DAILY FILM DOSE: A Daily Film Appreciation and Review Blog: Total Recall

Tuesday 7 August 2012

Total Recall


To his credit, Len Wiseman admirably creates enough of a different looking world that rarely does the Paul Verhoeven version come to mind while watching this film. He also has the basis of an unusually strong humanist theme built underneath the familiar story from the Verhoeven film. Ultimately, the picture is a merely serviceable lens-flare heavy sci-fi action film, soulless and stale, despite its strong foundation of character, theme and visual design. So what's missing between the lines? Style. A sense of cinematic authorship present in all the other notable Dick adaptations - 'Blade Runner', 'Minority Report' and the original 'Total Recall'. Even when those pictures didn't work, we admired the cinematic hand of the director.


Total Recall (2012) dir. Len Wiseman
Starring: Colin Farrell, Kate Beckinsale, Bryan Cranston, Bokeem Woodbine, Jessica Biel, Bill Nighy

By Alan Bacchus

Instead of a story of Earth and Mars, this film tells us about a global environmental crisis during which the world’s population has been confined to two places on Earth, Great Britain and Australia (referred to as The Colony). And instead of a 16-hour flight between countries, it’s a comparatively shorter elevator ride of sorts through the earth’s core. I have to admit that was pretty cool.

This is where Wiseman excels, creating separate but equally detailed visual worlds. The Colony is where our hero Quaid (Farrell) lives. He's a man with dreams of another life, but he's coolly steered away by his dutiful and super-hot wife, Lori (Beckinsale). Wiseman creates a neon, wet and seemingly perpetually dark world with a jigsaw puzzle of shantytowns - think Hong Kong crossed with a Brazilian Favela. There’s also the new Britain, a wealthy urban world and a jigsaw puzzle of concrete, skyscrapers and skyways.

As an assembly line factory worker building robots, we see these two worlds through Quaid’s eyes. He's a man with a failed career, continually passed over for promotions by the intellectual white collar elite, stuck in a monotonous soul-sucking job.

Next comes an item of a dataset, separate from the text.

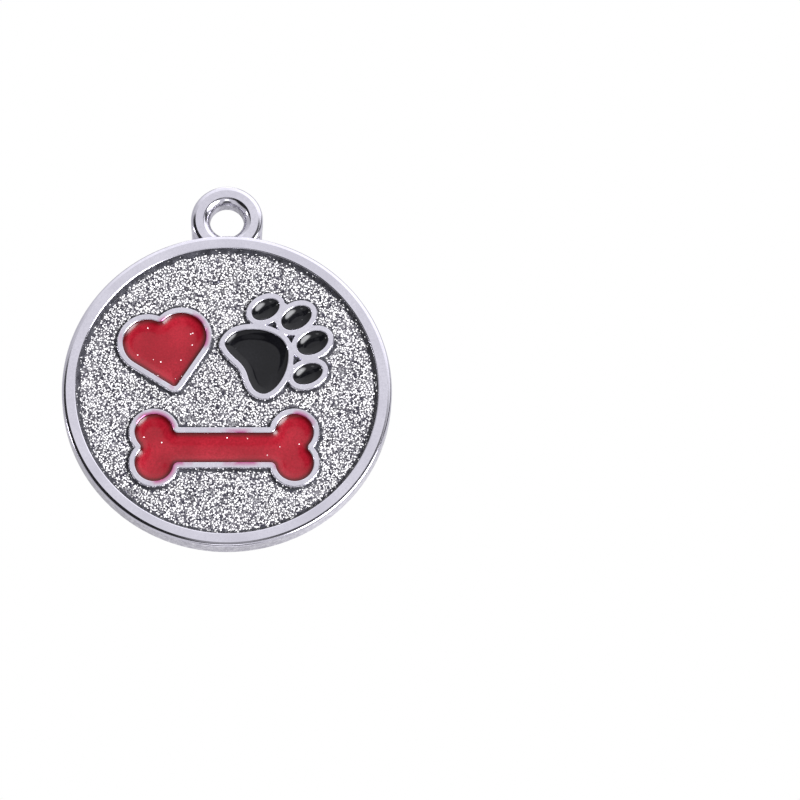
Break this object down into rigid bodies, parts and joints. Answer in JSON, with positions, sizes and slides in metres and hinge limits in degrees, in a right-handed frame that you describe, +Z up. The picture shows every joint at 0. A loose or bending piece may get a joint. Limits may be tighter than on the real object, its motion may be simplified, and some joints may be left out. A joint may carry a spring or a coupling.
{
  "type": "pet id tag",
  "caption": "Round metal pet tag with a cast hanging loop, a raised rim, enamelled motifs on a glitter field, and rows of engraved numbers on its plain back.",
  "frame": {"origin": "centre of the ring hole, halfway along its straight wall", "axes": "+Z up as the tag hangs, towards the top of the loop; -Y out of the enamelled front; +X to the right as the front is seen"},
  "size_m": [0.025, 0.0017, 0.0292],
  "materials": {
    "plated_metal": "polished bright plating",
    "glitter_resin": "silver glitter in clear resin",
    "black_enamel": "high gloss",
    "red_enamel": "high gloss",
    "black_paint": "satin paint"
  },
  "bodies": {
    "root": {"tag_body": "plated_metal", "glitter_field": "glitter_resin", "pad_fill": "black_enamel", "toe_fill_1": "black_enamel", "toe_fill_2": "black_enamel", "toe_fill_3": "black_enamel", "toe_fill_4": "black_enamel", "heart_fill": "red_enamel", "bone_fill": "red_enamel", "number_row_1": "black_paint", "number_row_2": "black_paint", "number_row_3": "black_paint"}
  },
  "joints": []
}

This emotional conflict is sharply conveyed by the duality of this future world – a great thematic basis for this film.

Wiseman builds this human story into Philip K. Dick’s ultra-cool story of implanted memories and the clandestine world of espionage in which Quaid finds himself after having his brain jacked. The underrated John Cho delivers a terrific speech to Quaid as his pitch to get him to buy in, a speech which further supports the theme of duality and conveys important plotting exposition. This is a terrific scene.

From here it’s a rock ‘em sock ’em sci-fi chase picture, following the path of the Verhoeven film with enough deviations for us to forget about the original. Unfortunately, everything else here is cribbed from other people’s films. Some directors, such as Paul Thomas Anderson and Quentin Tarantino, can get away with it because of the value added from their own unique artistic sensibilities. But in this case Wiseman’s film just feels like cardboard cutouts.

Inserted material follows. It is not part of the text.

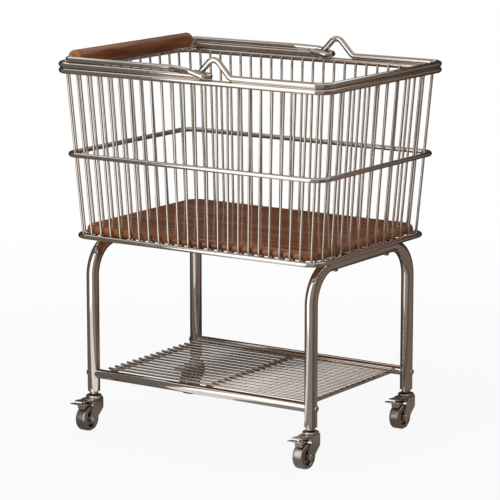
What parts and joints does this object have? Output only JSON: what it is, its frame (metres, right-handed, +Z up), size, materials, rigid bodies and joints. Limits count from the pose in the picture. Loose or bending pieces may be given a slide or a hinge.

The world of the Colony aligns too closely to the wet Asian fusion world of Ridley Scott’s LA in Blade Runner and the concrete urban world aligns itself with Steven Spielberg’s bleak vision in Minority Report. It’s not hard to see Wiseman’s motivation here. After all, both films were based on Dick novels, thus he is paying homage to the original cinematic incarnations while trying to combine both worlds into one. But Wiseman falls under his sword and the action suffers from his overly detailed designs. Whereas Scott’s and Spielberg’s chases were carefully choreographed and precise, Wiseman’s action is chaotic and too confusing in the overly complex geographical space.

And something has to be said about the implausibility of Kate Beckinsale’s character portrayed as a relentless ass-kicking Terminator-like assassin. Sure, we can applaud the notion of female empowerment here, but Wiseman has 104-lb Beckinsale going toe-to-toe with the uber-ripped hardbody of Farrell (consciously shown shirtless in the opening). This is simply not believable, even for a mindless popcorn movie. If it was Arnold Schwarzenegger on the screen, he certainly would not stand for such gross inaccuracies.